## Given material
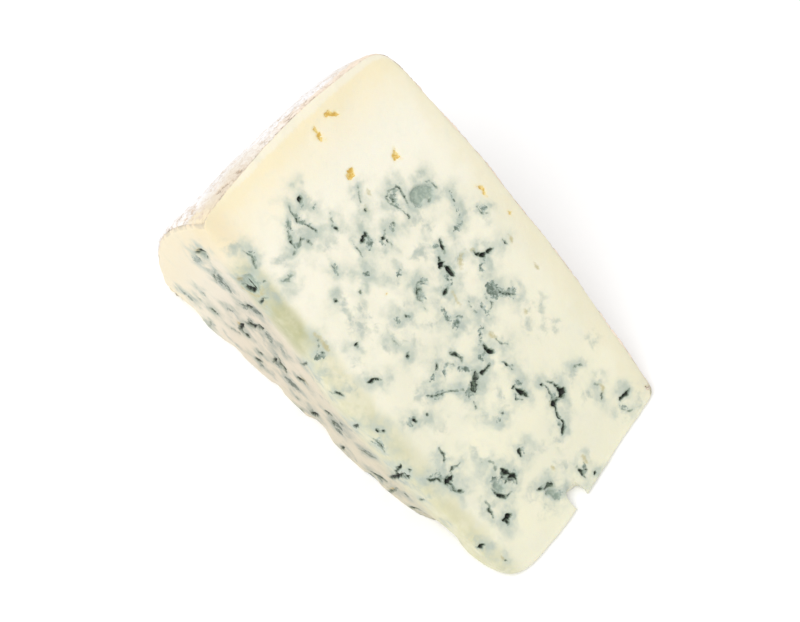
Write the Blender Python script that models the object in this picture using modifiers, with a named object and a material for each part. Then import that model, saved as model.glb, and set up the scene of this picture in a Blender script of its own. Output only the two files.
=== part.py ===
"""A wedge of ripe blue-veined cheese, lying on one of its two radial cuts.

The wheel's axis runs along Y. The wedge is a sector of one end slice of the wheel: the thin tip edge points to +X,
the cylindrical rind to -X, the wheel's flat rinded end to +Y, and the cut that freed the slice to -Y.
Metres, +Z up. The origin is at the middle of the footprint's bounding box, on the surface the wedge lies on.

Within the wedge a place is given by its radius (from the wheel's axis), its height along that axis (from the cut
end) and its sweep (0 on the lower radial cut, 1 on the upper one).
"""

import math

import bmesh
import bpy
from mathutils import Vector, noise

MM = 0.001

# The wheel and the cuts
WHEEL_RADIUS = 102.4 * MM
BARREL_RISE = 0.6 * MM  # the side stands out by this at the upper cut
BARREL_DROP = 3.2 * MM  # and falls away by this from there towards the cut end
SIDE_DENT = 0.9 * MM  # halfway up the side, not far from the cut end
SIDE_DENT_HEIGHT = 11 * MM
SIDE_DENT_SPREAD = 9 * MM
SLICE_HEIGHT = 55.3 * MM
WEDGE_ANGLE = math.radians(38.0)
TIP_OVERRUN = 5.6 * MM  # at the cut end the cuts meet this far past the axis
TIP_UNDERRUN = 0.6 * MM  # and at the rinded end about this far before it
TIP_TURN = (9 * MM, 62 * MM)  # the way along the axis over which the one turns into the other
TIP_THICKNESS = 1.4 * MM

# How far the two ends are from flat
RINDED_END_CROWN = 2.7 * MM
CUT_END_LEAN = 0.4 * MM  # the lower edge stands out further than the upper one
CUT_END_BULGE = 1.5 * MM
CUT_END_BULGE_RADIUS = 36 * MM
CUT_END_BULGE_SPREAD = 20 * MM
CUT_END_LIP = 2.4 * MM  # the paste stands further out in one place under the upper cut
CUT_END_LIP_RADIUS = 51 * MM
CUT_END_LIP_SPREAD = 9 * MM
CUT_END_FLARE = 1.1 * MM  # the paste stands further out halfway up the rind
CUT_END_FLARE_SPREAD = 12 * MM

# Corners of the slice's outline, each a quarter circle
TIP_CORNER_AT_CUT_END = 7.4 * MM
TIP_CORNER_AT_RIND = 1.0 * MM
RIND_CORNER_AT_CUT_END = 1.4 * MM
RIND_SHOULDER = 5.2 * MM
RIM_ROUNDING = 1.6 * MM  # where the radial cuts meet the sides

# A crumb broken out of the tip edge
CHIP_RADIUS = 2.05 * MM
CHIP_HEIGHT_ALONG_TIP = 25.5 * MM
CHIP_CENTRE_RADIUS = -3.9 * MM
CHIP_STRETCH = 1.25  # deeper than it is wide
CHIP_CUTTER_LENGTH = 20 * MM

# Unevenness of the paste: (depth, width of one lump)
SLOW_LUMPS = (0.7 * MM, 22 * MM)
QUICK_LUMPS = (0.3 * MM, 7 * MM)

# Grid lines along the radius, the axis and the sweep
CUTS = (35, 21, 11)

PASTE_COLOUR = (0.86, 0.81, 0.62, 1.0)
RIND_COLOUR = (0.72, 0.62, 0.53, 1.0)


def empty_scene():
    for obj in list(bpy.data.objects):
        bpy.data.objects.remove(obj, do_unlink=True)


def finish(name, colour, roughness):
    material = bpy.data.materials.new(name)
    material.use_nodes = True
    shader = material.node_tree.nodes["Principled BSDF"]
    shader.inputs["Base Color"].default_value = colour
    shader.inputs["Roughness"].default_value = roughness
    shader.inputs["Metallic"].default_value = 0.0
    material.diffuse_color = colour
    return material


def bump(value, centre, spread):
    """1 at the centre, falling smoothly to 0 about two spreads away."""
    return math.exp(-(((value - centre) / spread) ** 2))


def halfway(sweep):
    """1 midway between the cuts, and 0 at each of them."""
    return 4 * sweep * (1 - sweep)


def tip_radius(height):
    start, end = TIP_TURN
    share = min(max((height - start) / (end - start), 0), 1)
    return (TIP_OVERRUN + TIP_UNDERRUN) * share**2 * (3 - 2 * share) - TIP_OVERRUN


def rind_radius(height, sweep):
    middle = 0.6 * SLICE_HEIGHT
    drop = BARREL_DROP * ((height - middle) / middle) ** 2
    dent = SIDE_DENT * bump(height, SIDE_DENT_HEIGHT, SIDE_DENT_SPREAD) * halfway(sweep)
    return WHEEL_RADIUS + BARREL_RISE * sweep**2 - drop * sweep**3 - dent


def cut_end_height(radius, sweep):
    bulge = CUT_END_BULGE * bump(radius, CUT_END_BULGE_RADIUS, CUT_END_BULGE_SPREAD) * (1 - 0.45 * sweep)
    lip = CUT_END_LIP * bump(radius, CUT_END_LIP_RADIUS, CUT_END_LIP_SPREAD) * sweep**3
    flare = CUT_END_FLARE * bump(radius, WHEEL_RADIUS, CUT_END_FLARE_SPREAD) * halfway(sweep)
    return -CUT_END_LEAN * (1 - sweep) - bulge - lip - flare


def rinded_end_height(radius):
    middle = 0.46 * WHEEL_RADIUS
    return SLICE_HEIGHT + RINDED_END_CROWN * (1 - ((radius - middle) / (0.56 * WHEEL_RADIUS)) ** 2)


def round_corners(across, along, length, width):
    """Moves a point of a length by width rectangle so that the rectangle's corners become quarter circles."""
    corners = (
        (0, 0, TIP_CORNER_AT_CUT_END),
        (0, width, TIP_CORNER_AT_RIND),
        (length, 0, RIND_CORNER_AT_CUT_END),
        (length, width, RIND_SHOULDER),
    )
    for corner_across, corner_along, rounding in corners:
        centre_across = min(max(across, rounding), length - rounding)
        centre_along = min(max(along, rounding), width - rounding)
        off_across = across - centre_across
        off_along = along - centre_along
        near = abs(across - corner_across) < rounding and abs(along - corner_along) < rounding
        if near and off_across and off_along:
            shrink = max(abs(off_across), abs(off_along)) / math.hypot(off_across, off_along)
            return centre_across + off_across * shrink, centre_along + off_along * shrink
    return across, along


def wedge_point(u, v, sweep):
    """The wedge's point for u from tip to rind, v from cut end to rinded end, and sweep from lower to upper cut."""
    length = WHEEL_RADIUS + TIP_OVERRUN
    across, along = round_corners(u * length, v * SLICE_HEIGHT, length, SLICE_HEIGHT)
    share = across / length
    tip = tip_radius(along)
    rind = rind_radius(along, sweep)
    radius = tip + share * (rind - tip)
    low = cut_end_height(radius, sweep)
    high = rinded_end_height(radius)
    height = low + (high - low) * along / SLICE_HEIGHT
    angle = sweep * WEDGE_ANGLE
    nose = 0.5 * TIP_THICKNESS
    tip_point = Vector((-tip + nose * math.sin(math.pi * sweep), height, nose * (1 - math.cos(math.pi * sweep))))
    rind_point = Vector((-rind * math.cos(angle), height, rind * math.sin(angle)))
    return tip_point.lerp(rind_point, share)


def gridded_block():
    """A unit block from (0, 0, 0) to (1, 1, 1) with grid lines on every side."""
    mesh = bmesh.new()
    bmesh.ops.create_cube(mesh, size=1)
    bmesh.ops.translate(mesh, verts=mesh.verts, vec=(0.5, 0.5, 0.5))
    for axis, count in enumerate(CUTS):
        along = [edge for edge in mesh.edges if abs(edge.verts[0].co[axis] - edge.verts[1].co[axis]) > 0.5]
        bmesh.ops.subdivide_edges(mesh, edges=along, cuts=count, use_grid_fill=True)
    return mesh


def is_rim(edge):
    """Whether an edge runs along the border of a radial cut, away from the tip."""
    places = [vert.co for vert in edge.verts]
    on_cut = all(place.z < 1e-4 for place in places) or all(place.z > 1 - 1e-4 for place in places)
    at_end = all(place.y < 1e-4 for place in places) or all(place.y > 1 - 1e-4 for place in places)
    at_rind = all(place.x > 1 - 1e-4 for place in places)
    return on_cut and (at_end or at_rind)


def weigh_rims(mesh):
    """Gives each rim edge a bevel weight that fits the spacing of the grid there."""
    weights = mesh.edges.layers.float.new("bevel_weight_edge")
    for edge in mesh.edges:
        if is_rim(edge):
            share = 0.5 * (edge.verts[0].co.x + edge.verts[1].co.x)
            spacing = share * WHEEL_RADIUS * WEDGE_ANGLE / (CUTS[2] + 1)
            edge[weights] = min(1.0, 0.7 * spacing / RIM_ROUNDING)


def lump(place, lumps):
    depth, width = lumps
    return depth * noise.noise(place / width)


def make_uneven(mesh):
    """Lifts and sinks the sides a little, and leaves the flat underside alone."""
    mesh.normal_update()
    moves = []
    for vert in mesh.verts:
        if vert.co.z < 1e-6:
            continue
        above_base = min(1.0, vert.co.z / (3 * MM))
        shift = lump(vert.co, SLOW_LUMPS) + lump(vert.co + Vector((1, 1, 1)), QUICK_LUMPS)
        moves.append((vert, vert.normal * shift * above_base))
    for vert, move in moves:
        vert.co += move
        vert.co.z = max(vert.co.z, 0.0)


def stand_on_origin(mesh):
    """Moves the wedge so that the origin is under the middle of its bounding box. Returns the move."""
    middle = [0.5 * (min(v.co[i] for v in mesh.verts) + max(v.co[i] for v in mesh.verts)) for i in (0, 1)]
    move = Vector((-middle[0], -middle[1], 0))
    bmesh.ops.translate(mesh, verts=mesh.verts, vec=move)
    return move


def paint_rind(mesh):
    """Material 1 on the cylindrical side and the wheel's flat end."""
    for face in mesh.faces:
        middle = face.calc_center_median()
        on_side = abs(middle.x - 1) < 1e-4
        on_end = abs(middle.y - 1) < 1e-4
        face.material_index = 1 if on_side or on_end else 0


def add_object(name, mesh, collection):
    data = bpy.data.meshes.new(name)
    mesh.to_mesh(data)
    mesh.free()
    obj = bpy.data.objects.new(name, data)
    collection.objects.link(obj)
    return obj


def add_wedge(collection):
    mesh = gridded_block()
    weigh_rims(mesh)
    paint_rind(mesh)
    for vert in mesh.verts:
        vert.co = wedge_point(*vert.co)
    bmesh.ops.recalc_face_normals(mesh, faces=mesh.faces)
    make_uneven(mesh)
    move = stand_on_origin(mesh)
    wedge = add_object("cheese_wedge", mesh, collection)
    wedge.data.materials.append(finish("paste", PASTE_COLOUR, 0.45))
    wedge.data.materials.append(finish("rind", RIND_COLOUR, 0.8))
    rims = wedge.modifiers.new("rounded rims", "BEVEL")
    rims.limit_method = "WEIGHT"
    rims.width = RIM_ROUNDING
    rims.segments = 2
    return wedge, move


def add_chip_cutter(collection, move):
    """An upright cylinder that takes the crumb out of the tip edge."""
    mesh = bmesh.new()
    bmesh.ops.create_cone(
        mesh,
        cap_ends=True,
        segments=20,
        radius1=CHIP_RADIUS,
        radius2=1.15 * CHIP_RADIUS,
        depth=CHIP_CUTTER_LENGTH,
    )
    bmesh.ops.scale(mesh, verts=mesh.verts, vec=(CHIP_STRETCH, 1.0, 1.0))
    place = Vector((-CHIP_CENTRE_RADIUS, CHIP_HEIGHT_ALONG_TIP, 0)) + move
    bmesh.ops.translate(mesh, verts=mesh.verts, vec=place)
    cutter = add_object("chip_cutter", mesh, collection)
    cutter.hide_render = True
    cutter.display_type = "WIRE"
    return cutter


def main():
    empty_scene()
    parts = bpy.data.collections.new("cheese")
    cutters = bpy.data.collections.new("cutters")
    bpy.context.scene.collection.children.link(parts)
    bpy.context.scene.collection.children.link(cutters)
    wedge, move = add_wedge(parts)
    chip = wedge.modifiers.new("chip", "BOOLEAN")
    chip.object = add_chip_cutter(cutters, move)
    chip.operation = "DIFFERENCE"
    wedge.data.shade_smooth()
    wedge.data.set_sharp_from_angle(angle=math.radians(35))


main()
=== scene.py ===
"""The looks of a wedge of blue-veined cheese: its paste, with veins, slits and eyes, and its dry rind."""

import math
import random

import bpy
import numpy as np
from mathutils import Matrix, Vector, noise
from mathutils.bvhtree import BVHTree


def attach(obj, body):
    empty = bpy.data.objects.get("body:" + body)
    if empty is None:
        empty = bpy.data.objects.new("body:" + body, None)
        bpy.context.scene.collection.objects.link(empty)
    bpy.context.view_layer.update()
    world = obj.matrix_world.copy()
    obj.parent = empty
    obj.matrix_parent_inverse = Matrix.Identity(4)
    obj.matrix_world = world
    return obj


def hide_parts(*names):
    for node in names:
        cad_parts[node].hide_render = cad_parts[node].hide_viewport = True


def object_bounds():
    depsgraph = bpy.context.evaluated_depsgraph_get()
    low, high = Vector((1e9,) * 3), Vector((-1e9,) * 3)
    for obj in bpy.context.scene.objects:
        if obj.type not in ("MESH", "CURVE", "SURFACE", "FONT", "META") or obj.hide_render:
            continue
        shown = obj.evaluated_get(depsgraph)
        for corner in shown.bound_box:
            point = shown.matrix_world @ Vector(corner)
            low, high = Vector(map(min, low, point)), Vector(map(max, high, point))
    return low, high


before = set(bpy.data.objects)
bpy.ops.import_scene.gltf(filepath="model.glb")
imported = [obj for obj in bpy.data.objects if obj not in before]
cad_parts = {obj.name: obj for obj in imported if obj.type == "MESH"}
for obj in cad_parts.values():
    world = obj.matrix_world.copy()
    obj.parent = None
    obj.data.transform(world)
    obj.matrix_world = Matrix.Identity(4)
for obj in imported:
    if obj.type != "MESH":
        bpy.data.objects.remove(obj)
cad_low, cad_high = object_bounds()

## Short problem
In the listing above, find the line containing "bpy.context.scene.collection.children.link(parts)" and the line containing "if empty is", then repeat those two lines and everything between them exactly.

## Written reply
    bpy.context.scene.collection.children.link(parts)
    bpy.context.scene.collection.children.link(cutters)
    wedge, move = add_wedge(parts)
    chip = wedge.modifiers.new("chip", "BOOLEAN")
    chip.object = add_chip_cutter(cutters, move)
    chip.operation = "DIFFERENCE"
    wedge.data.shade_smooth()
    wedge.data.set_sharp_from_angle(angle=math.radians(35))


main()
=== scene.py ===
"""The looks of a wedge of blue-veined cheese: its paste, with veins, slits and eyes, and its dry rind."""

import math
import random

import bpy
import numpy as np
from mathutils import Matrix, Vector, noise
from mathutils.bvhtree import BVHTree


def attach(obj, body):
    empty = bpy.data.objects.get("body:" + body)
    if empty is None:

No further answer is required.